Given exercise | Will you print the material below without altering a single character?

-------

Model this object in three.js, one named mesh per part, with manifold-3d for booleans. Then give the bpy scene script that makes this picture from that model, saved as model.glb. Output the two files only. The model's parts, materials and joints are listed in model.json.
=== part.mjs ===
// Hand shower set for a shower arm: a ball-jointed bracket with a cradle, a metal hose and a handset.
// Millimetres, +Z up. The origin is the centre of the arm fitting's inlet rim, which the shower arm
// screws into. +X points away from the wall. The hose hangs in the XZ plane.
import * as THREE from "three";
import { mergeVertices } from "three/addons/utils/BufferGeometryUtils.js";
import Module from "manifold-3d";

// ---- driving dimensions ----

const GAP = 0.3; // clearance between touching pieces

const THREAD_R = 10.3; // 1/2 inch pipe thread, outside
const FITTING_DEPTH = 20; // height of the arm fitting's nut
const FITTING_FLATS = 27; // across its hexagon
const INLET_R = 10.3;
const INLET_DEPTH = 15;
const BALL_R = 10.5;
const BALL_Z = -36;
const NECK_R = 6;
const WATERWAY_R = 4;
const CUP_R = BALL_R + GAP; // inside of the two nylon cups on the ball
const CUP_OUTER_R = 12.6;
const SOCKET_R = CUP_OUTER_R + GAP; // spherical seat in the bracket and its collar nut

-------

The answer |
Model this object in three.js, one named mesh per part, with manifold-3d for booleans. Then give the bpy scene script that makes this picture from that model, saved as model.glb. Output the two files only. The model's parts, materials and joints are listed in model.json.
=== part.mjs ===
// Hand shower set for a shower arm: a ball-jointed bracket with a cradle, a metal hose and a handset.
// Millimetres, +Z up. The origin is the centre of the arm fitting's inlet rim, which the shower arm
// screws into. +X points away from the wall. The hose hangs in the XZ plane.
import * as THREE from "three";
import { mergeVertices } from "three/addons/utils/BufferGeometryUtils.js";
import Module from "manifold-3d";

// ---- driving dimensions ----

const GAP = 0.3; // clearance between touching pieces

const THREAD_R = 10.3; // 1/2 inch pipe thread, outside
const FITTING_DEPTH = 20; // height of the arm fitting's nut
const FITTING_FLATS = 27; // across its hexagon
const INLET_R = 10.3;
const INLET_DEPTH = 15;
const BALL_R = 10.5;
const BALL_Z = -36;
const NECK_R = 6;
const WATERWAY_R = 4;
const CUP_R = BALL_R + GAP; // inside of the two nylon cups on the ball
const CUP_OUTER_R = 12.6;
const SOCKET_R = CUP_OUTER_R + GAP; // spherical seat in the bracket and its collar nut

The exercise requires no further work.